Turkey-based Iranian LGBTQ activist Rezvaneh Mohammadi also called for the rights of Iran’s LGBTQ community to be respected in any new political system.
Regarding the conduct of a potential referendum, Iran’s first post-revolution president, Abolhassan Bani-Sadr, who now lives in Paris, said the vote must have transparency and clarity in its questions. Cologne, Germany-based Mehdi Fatapour, who was the spokesperson of leftist group Organization of Iranian People’s Fedai Guerrillas in 1979, said the Iranian electorate also must be given ample time to consider the content of any referendum in order to make an informed decision.
Iranian American Sina Azodi, an analyst at the Washington-based Atlantic Council, cautioned that staging a referendum will not be enough to guarantee freedom and democracy for Iran.
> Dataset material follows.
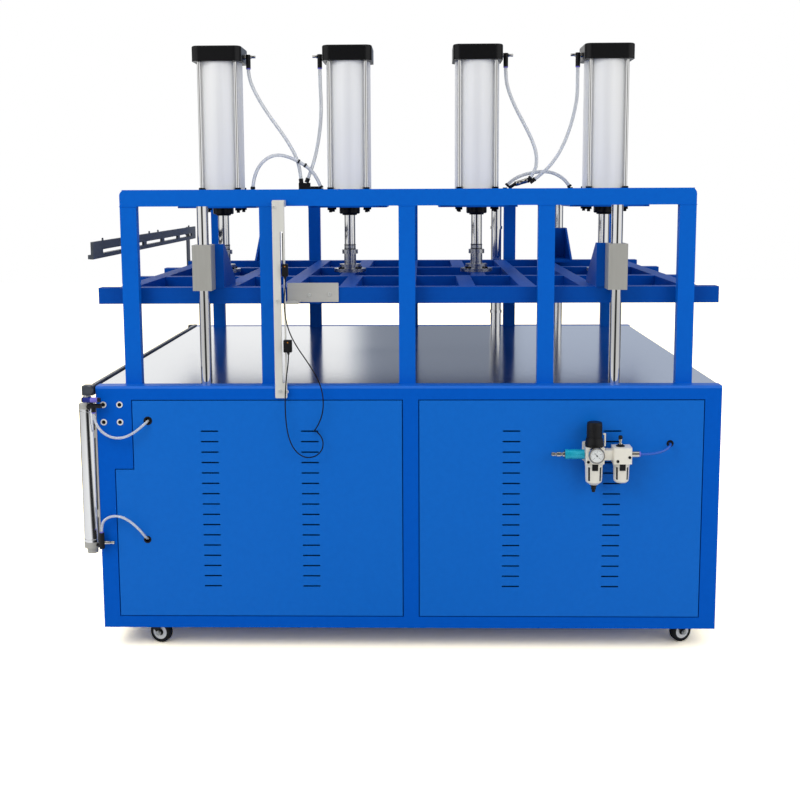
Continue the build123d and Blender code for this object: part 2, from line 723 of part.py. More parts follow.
# Beams from portal to portal: one at each end and one on each inner side of the cylinder plates
BEAM_LENGTH = 2 * PORTAL_Y - PORTAL_DEPTH
BEAMS_X = [UPRIGHTS_X[0], UPRIGHTS_X[-1]]
for cylinder_x in CYLINDERS_X:
    BEAMS_X += [x for x in (cylinder_x - BEAM_OFFSET, cylinder_x + BEAM_OFFSET) if abs(x) < OUTER_BEAM_LIMIT]
with BuildPart() as cylinder_beams:
    with BuildSketch(level(PORTAL_RAIL_BOTTOM)):
        with Locations(*[(x, 0) for x in BEAMS_X]):
            Rectangle(PORTAL_TUBE, BEAM_LENGTH)
    extrude(amount=PORTAL_TUBE)
save(cylinder_beams, "cylinder_beams")

# Cylinder plates, hung under the beams, each bored for the cylinder's nose
with BuildPart() as cylinder_plates:
    with BuildSketch(level(PLATE_BOTTOM)):
        with Locations(*[(x, 0) for x in CYLINDERS_X]):
            RectangleRounded(PLATE_SIDE, PLATE_SIDE, PLATE_CORNER)
            Circle(NOSE_DIAMETER / 2 + NOSE_GAP, mode=Mode.SUBTRACT)
    extrude(amount=PLATE_THICK)
save(cylinder_plates, "cylinder_plates")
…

“We should not repeat the mistakes of the 1979 revolutionaries and just think about overthrowing [the ruling system], as revolutions bring instability and danger,” he said.
Some commentators featured in the VOA Persian program also expressed skepticism that any referendum held under Khamenei’s rule would have legitimacy in the eyes of many Iranians.
“Considering the intimidation tactics [of the government], a free and fair referendum is almost impossible, unless opposition groups have enough power,” said Abdolali Bazargan, the California-based deputy leader of Iranian opposition party Freedom Movement of Iran and the son of Iran’s first post-revolution prime minister, Mehdi Bazargan.
Mashhad-based Iranian dissident Fatemeh Sepehri, one of 14 Iranian women who signed an August 2019 open letter calling on Khamenei to resign, indicated that a referendum held under his rule would trigger a boycott by at least some voters.
“Any vote cast will be a vote of support for this unjust [political] system, which has been against the rights of all women for the past 42 years,” said Sepehri, who was arrested in 2019 for signing the letter and released the following year. “As a woman, I will not be participating in any elections conducted by the Islamic republic.”